Most cruise lines are now entering their final weeks for Alaska itineraries in September, after a delayed start to the season because of pandemic concerns and changing regulations.
We experienced one of these late-season voyages to explore what has changed for cruisers, and what is still the same.
Mandatory Vaccinations, Testing, and Masks
Perhaps the biggest change cruisers from years past can expect is a mandatory COVID-19 vaccination for all passengers and crew. Guests must present proof of vaccination prior to boarding the ship, and those without it will be unable to sail with Holland America Line.
Because vaccinations aren't currently available for children under 12, that means no small children were on board the vessel.
Additionally, news of increasing COVID-19 infections caused by the Delta variant in late summer spurred Holland America and other lines to require a negative, medically-supervised PCR or antigen test taken within 72 hours of embarkation. Those regulations, however, are changing to two days prior to embarkation this month.
Rapid testing was not available at Seattle's Smith Cove terminal. This means in some cases, passengers without rapid testing left their home cities still waiting on test results, or were scrambling to find tests in Seattle prior to their cruise. Tip: look for testing sites that offer a rapid turnaround on results, even if you have to pay a premium, and test as early as possible to the required window to give yourself plenty of time.
Finally, Holland America also implemented a mandatory mask policy on board the ship in all inside spaces when guests aren't eating or drinking. Passengers found souvenir fabric cruise logo face masks inside their cabins on embarkation day as a little nudge to mask up.

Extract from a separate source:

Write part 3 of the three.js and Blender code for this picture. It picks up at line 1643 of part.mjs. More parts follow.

Though all crew members wore masks the entire cruise, the implementation of this policy among passengers hasn't been strictly enforced. Most have complied in places such as theaters and in public areas, but we found mask wearing has been more lax inside the ship's bars and restaurants.
Emptier Ships and Ports
Our Nieuw Amsterdam sailing, which departed September 4, is approximately 75 percent of the ship's 2,160-passenger capacity, and for many people, it feels even less crowded than that.

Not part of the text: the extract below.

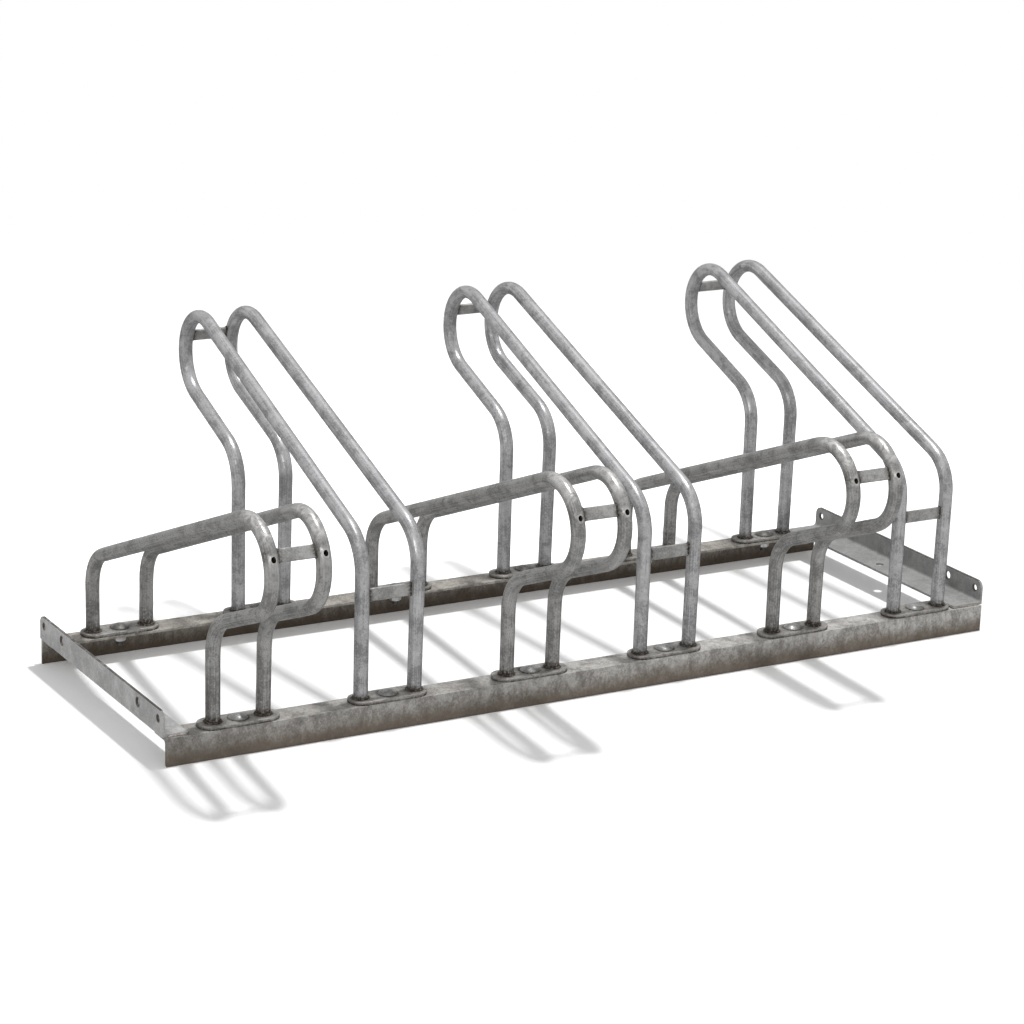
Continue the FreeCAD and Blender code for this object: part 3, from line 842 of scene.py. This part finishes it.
def weathered_zinc(name, base, spread=0.3, spangle=120.0, patch=24.0, grain=(1.0, 1.0, 1.0),
                   metal=0.35, gloss=(0.36, 0.52), streaks=0.0, relief=0.18):
    """Hot-dip zinc: crystals, clouds and speckle about a base colour, and dirt and painted shade on
    top.

    Returns the finish and its colour socket, so that stains can be laid over it.  The
    dirt and painted shade come from an attribute of the pieces, broken up by a noise,
    and stretched zinc with a painted highlight from their bright attribute, broken up
    by a coarser one.
    """
    f = Finish(name)
    at = f.scaled(grain)
    bent = f.warped(0.004, 90.0, at)
    small = f.crystals(spangle * 2.9, bent)
    clouds = f.noise(patch, 4.0, 0.6, 0.3, at)
    speckle = f.noise(340.0, 3.0, 0.65)
    tone = f.add(f.times(f.crystals(spangle, bent), 0.18), f.times(small, 0.16),
                 f.fade(clouds, 0.34, 0.66, 0.0, 0.36), f.fade(speckle, 0.30, 0.70, 0.0, 0.30))
    if streaks:
        drawn = f.noise(1.0, 3.0, 0.6, at=f.scaled((9.0, 520.0, 1.0), f.uv))
        tone = f.add(tone, f.fade(drawn, 0.35, 0.68, -streaks, streaks))
    colour = f.mix(f.fade(tone, 0.12, 0.88), shade(base, 1.0 - spread), shade(base, 1.0 + spread))
    crumple = f.noise(75.0, 4.0, 0.6, 1.4)
    # Stretched zinc is glossier, and its lighter colour is a painted highlight.
    stretched_zinc_and_highlight = f.times(f.attribute("bright"), f.fade(crumple, 0.40, 0.60, 0.10, 1.0))
    colour = f.mix(stretched_zinc_and_highlight, colour, shade(base, 1.8, 0.8))
    broken = f.fade(f.noise(240.0, 4.0, 0.7), 0.30, 0.62, 0.45, 1.2)
    # This mask is dirt and also painted shade; both take the dark dirt colour.
    dirt = f.fade(f.times(f.attribute("grime"), broken), 0.10, 0.90)
    colour = f.mix(dirt, colour, DIRT_AND_SHADE)
    polish = f.add(f.times(tone, 0.6), f.times(clouds, 0.4))
    rough = f.add(f.fade(polish, 0.25, 0.75, gloss[1], gloss[0]), f.times(dirt, 0.25))
    ripple = f.add(f.times(f.noise(240.0, 3.0, 0.6), 0.7), f.times(small, 0.1))
    f.bump(ripple, relief, 0.0004)
    f.set(Base_Color=colour, Roughness=f.maths("SUBTRACT", rough, f.times(stretched_zinc_and_highlight, 0.14)),
          Metallic=f.fade(dirt, 0.1, 0.8, metal, 0.03),
          Specular_IOR_Level=0.30, Specular_Tint=(0.15, 0.15, 0.15, 1.0))
    return f, colour


def tube_finish(name, base, metal):
    """Drawn and dipped tube: glossier than the flat pieces, with fine streaks along it."""
    return weathered_zinc(name, base, 0.36, spangle=130.0, patch=26.0, streaks=0.16, metal=metal,
                          gloss=(0.25, 0.52))[0].material


def rail_finish(name, base, stain, left_tone):
    """Hot-rolled angle: blotches all over it, brown stain that rises raggedly from the floor.

    Towards the rail's left end it gets duller, by left_tone.
    """
    f, colour = weathered_zinc(name, base, 0.36, spangle=150.0, patch=40.0, grain=(1.0, 1.0, 0.7),
                               metal=0.25, gloss=(0.46, 0.62), relief=0.22)
    soil = shade(stain, 0.55)
    ragged = f.noise(1.0, 5.0, 0.7, 0.4, f.scaled((105.0, 105.0, 58.0)))
    colour = f.mix(f.fade(ragged, 0.45, 0.72, 0.0, 0.40), colour, soil)
    blotch = f.noise(5.0, 2.0, 0.5)
    along = f.add(f.part(f.place, "X"), f.times(blotch, 0.9))
    colour = f.mix(f.fade(along, -0.35, 0.95, left_tone, 0.0), colour, soil)
    climb = f.add(f.times(ragged, 0.034), f.times(blotch, 0.024))
    level = f.maths("SUBTRACT", f.part(f.place, "Z"), climb)
    return f.set(Base_Color=f.mix(f.fade(level, -0.022, 0.012, 0.85, 0.0), colour, stain))


def bar_finish(name, base):
    """End bar: even dull zinc with faint drips, dark round its link holes and on its top edge."""
    f, colour = weathered_zinc(name, base, 0.22, spangle=110.0, patch=18.0, metal=0.25,
                               gloss=(0.42, 0.58), relief=0.15)
    drips = f.noise(1.0, 4.0, 0.6, at=f.scaled((120.0, 120.0, 60.0)))
    colour = f.mix(f.fade(drips, 0.42, 0.75, 0.0, 0.30), colour, shade(base, 0.6))
    height = f.part(f.place, "Z")
    across = f.maths("ABSOLUTE", f.maths("SUBTRACT", f.part(f.place, "Y"), LINK_MIDDLE))
    spot = f.node("ShaderNodeCombineXYZ", {"Y": across, "Z": height}).outputs[0]
    for out, radius in LINK_HOLES:
        away = f.vector("DISTANCE", {0: spot, 1: (0.0, out, LINK_HEIGHT)}, "Value")
        colour = f.mix(f.fade(away, radius + 0.0003, radius + 0.0022, 0.85, 0.0), colour, DARK_RIM)
    # A ragged darker line along the top edge.
    edge_breakup = f.fade(f.noise(60.0, 4.0, 0.7), 0.30, 0.55, 0.35, 0.9)
    edge = f.times(f.fade(height, BAR_TOP - 0.0011, BAR_TOP - 0.0004), edge_breakup)
    return f.set(Base_Color=f.mix(edge, colour, DARK_RIM))


def bright_zinc(name, base, gloss, metal):
    """Electroplated zinc of the bolts and nuts: fine grain, scuffs, and dirt and painted shade in
    the corners.
    """
    f = Finish(name)
    clouds = f.noise(160.0, 3.0, 0.6, 0.5)
    scuffs = f.noise(900.0, 2.0, 0.5)
    tone = f.add(f.times(clouds, 0.75), f.times(scuffs, 0.25))
    colour = f.mix(f.fade(tone, 0.3, 0.7), shade(base, 0.6), shade(base, 1.4))
    broken = f.fade(clouds, 0.25, 0.7, 0.5, 1.2)
    dirt = f.fade(f.times(f.attribute("grime"), broken), 0.1, 0.8)
    rough = f.add(f.fade(tone, 0.3, 0.7, gloss[1], gloss[0]), f.times(dirt, 0.3))
    f.bump(scuffs, 0.15, 0.0002)
    return f.set(Base_Color=f.mix(dirt, colour, BOLT_DIRT_AND_SHADE), Roughness=rough,
                 Metallic=f.fade(dirt, 0.1, 0.8, metal, 0.05))


bright_tube_zinc = tube_finish("high hoop tube zinc", (0.372, 0.371, 0.377), 0.48)
# The low hoops' tube zinc is warmer and darker than the high hoops'; part of its darkness is
# painted shade for the less lit low hoops.
low_tube_zinc_with_shade = tube_finish("low hoop tube zinc", (0.302, 0.299, 0.292), 0.45)
strip_zinc = weathered_zinc("crossbar zinc", (0.330, 0.327, 0.320), spangle=170.0)[0].material
plate_zinc = weathered_zinc("foot plate zinc", (0.285, 0.276, 0.262), 0.36, spangle=200.0,
                            patch=60.0, gloss=(0.40, 0.58))[0].material
weld_zinc = weathered_zinc("weld zinc", (0.27, 0.255, 0.235), 0.4, spangle=320.0,
                           patch=140.0)[0].material
front_rail_zinc = rail_finish("front rail zinc", (0.430, 0.420, 0.402),
                              (0.160, 0.131, 0.102), 0.32)
# The rear rail's finish is a darker copy of the front rail's, with a darker stain: painted shade
# under its top flange.
rear_rail_zinc = rail_finish("rear rail zinc", (0.335, 0.317, 0.288), (0.118, 0.090, 0.065), 0.0)
# The two end bars are one zinc: the left bar's lighter base and the right bar's darker one are
# painted light and shade.
left_bar_zinc = bar_finish("left end bar zinc", (0.455, 0.450, 0.447))
right_bar_zinc = bar_finish("right end bar zinc", (0.335, 0.333, 0.330))
front_bolt_zinc = bright_zinc("front bolt zinc", (0.24, 0.24, 0.235), (0.34, 0.50), 0.6)
rear_bolt_zinc = bright_zinc("rear bolt zinc", (0.10, 0.096, 0.09), (0.42, 0.58), 0.3)
nut_zinc = bright_zinc("nut zinc", (0.58, 0.58, 0.57), (0.28, 0.42), 0.7)

# ---- the rack ----------------------------------------------------------------------
for index, hoop_name in enumerate(HOOP_NAMES):
    hoop = Hoop(hoop_name)
    tube_zinc = low_tube_zinc_with_shade if hoop.kind == "low" else bright_tube_zinc
    for side, word in ((-1, "left"), (1, "right")):
        node = hoop_name + "_" + word + "_tube"
        skin = TubeSkin(hoop, side, 100 + 2 * index + (side > 0))
        skin.build().piece(node + "_drawn", tube_zinc, "tube_zinc", [node])
    for node, spot, tilt in hoop.strips():
        strip_surface(hoop, spot, tilt).piece(node + "_drawn", strip_zinc, "strip_zinc", [node])
    for along in (0.0, hoop.span):
        feet = [hoop.place(side, np.array([along, 0.0])) for side in (-1, 1)]
        word = "front" if feet[0][1] < 0.0 else "rear"
        node = hoop_name + "_" + word + "_foot_plate"
        foot_plate_surface(node, feet).piece(node + "_drawn", plate_zinc, "foot_plate_zinc", [node])
    hoop_welds(hoop, 1000 + 50 * index).piece(hoop_name + "_welds", weld_zinc, "tube_zinc")

for node, outward, finish in (("front_rail", -1.0, front_rail_zinc),
                              ("rear_rail", 1.0, rear_rail_zinc)):
    rail_surface(node, outward).piece(node + "_drawn", finish, "rail_zinc", [node])
for node, side, finish in (("left_end_bar", -1.0, left_bar_zinc),
                           ("right_end_bar", 1.0, right_bar_zinc)):
    worn_copy(node, finish)
    end_bar_welds(node, side, 3000).piece(node + "_welds", weld_zinc, "end_bar_zinc")

for row, finish in (("front", front_bolt_zinc), ("rear", rear_bolt_zinc)):
    bolts, nuts = Surface(), Surface()
    bolt_low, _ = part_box(row + "_carriage_bolts")
    nut_low, nut_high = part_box(row + "_nuts")
    for hoop_name in HOOP_NAMES:
        low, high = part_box(hoop_name + "_" + row + "_foot_plate")
        x, y = (low.x + high.x) / 2.0, (low.y + high.y) / 2.0
        add_bolt(bolts, x, y, high.z, bolt_low.z)
        add_nut(nuts, x, y, nut_low.z, nut_high.z)
    bolts.piece(row + "_bolts_drawn", finish, "bolt_zinc", [row + "_carriage_bolts"])
    nuts.piece(row + "_nuts_drawn", nut_zinc, "nut_zinc", [row + "_nuts"])


# ---- floor, light and camera -------------------------------------------------------
def make_floor():
    """Pale round floor whose edge melts into the white surroundings.

    To the camera it is a little lighter than the light that it throws back on the rack,
    and lighter still behind the rear rail.
    """
    points = turned((0.0, 0.0), np.array(FLOOR_RINGS)[:, None], whole_turn(FLOOR_SIDES), 0.0)
    mesh = bpy.data.meshes.new("floor")
    mesh.from_pydata(points.reshape(-1, 3).tolist(), [],
                     grid_quads(len(FLOOR_RINGS), FLOOR_SIDES, close_columns=True).tolist()
                     + [list(range(FLOOR_SIDES))])
    floor = bpy.data.objects.new("floor", mesh)
    bpy.context.scene.collection.objects.link(floor)
    f = Finish("pale floor")
    seen = f.node("ShaderNodeLightPath").outputs["Is Camera Ray"]
    lift = f.fade(f.part(f.place, "Y"), 0.27, 0.42, 0.11, 0.40)
    f.set(Base_Color=f.mix(seen, (0.78, 0.78, 0.78), (0.93, 0.93, 0.93)), Roughness=0.9,
          Specular_IOR_Level=0.1, Emission_Color=(1.0, 1.0, 1.0, 1.0),
          Emission_Strength=f.times(seen, lift))
    away = f.vector("LENGTH", {0: f.place}, "Value")
    clear = f.node("ShaderNodeBsdfTransparent").outputs[0]
    blend = f.node("ShaderNodeMixShader", {0: f.fade(away, 1.4, 3.2), 1: f.shader.outputs[0],
                                           2: clear})
    f.give(f.tree.nodes["Material Output"].inputs["Surface"], blend.outputs[0])
    mesh.materials.append(f.material)


def make_world(fill):
    """White to the camera and in reflections; a soft sky, brighter overhead, lights the rack."""
    world = bpy.data.worlds.new("studio")
    bpy.context.scene.world = world
    world.use_nodes = True
    w = Wiring(world.node_tree)
    rays = w.node("ShaderNodeLightPath").outputs
    white = w.maths("MAXIMUM", rays["Is Camera Ray"], rays["Is Glossy Ray"])
    white = w.maths("MAXIMUM", white, rays["Is Transmission Ray"])
    upward = w.part(w.node("ShaderNodeTexCoord").outputs["Generated"], "Z")
    sky = w.node("ShaderNodeMapRange", {"Value": upward, "To Min": 0.45 * fill,
                                        "To Max": 1.75 * fill}).outputs["Result"]
    level = w.node("ShaderNodeMapRange", {"Value": white, "To Min": sky}).outputs["Result"]
    background = w.tree.nodes["Background"]
    w.give(background.inputs["Color"], (1.0, 1.0, 1.0, 1.0))
    w.give(background.inputs["Strength"], level)


def make_lamp(name, place, target, size, power):
    """Square soft box at a place, turned to its target."""
    data = bpy.data.lights.new(name, "AREA")
    data.shape = "SQUARE"
    data.size = size
    data.energy = power
    lamp = bpy.data.objects.new(name, data)
    lamp.location = place
    lamp.rotation_euler = (Vector(target) - Vector(place)).to_track_quat("-Z", "Y").to_euler()
    bpy.context.scene.collection.objects.link(lamp)


def make_camera():
    """Long lens, low and to the left, found by fitting the rack's outlines."""
    data = bpy.data.cameras.new("camera")
    data.sensor_width = 36.0
    data.lens = 108.024
    data.clip_end = 100.0
    camera = bpy.data.objects.new("camera", data)
    pitch, azimuth, roll = math.radians(16.826), math.radians(30.366), math.radians(2.046)
    turn = (Matrix.Rotation(-azimuth, 4, "Z") @ Matrix.Rotation(math.pi / 2.0 - pitch, 4, "X")
            @ Matrix.Rotation(roll, 4, "Z"))
    camera.matrix_world = Matrix.Translation((-2.44499, -4.12357, 1.67776)) @ turn
    bpy.context.scene.collection.objects.link(camera)
    bpy.context.scene.camera = camera


make_floor()
make_world(0.34)
make_lamp("key", (0.95, 0.19, 6.0), (0.0, 0.0, 0.0), 0.4, 265.0)
make_lamp("front fill", (-3.4, -4.0, 2.8), (0.0, 0.0, 0.2), 2.2, 58.0)
make_camera()
bpy.context.scene.view_settings.view_transform = "Standard"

Having sailed the Nieuw Amsterdam in pre-pandemic times, it is refreshing not to face huge lines in the Lido Market or to get off the ship at port stops. There is still some crowding in the ship's popular, forward-facing Explorations Central cafe during glacier watching days, as well as capacity crowds for comedy performances and the smoking-hot house blues band at B.B. King's, a smaller venue on the ship's Music Walk set of public rooms.
Locals in Alaska ports report that cruise ship passengers are pumping sorely needed funds into their tourism-reliant economies. In a typical cruise season, 6,000 to 20,000 cruisers visit a port like Juneau every day. In 2020 and 2021, those numbers have plummeted.
Meanwhile, as rates of COVID infection continue to be high in Alaska, local health authorities urge cruise passengers to continue wearing face masks while ashore, regardless of vaccination status.
Another big change during this cruise season is that cruise lines are temporarily no longer required to stop at a foreign port while sailing on U.S. itineraries to and from Alaska.
This is important because Canadian ports of call have typically been a key part of Alaskan itineraries from Seattle, but Canada has put a stop to cruise operations until at least November 1, 2021.
At the urging of Alaskan lawmakers this year, President Biden signed a temporary bill in late May bypassing the Passenger Vessel Services Act and allowing cruise ships like Nieuw Amsterdam to sail exclusively to U.S. ports in Alaska. For our sailing, this meant a call on Icy Strait Point instead of the more traditional stop in Victoria, British Columbia.
What Hasn't Changed
Overall, we were happy to see that the cruise experience fundamentally feels very much the same as what we experienced before the pandemic.
A favorite Holland America ritual of enjoying cups of hot Dutch pea soup while wrapped in blankets on deck admiring the icy blue glaciers was still happening on board yesterday in Glacier Bay National Park.
Stateroom service continues to be excellent, with masked cabin stewards visiting cabins twice per day to freshen them up. Buffet areas continue to be touch-free as they largely were on Holland America vessels before the COVID-19 pandemic, with crew serving passengers everything from sushi to freshly prepared salads.
All the reasons we looked to relax and escape on a cruise were even more present this year, and for a few memorable moments this week aboard Nieuw Amsterdam in Alaska, we did just that.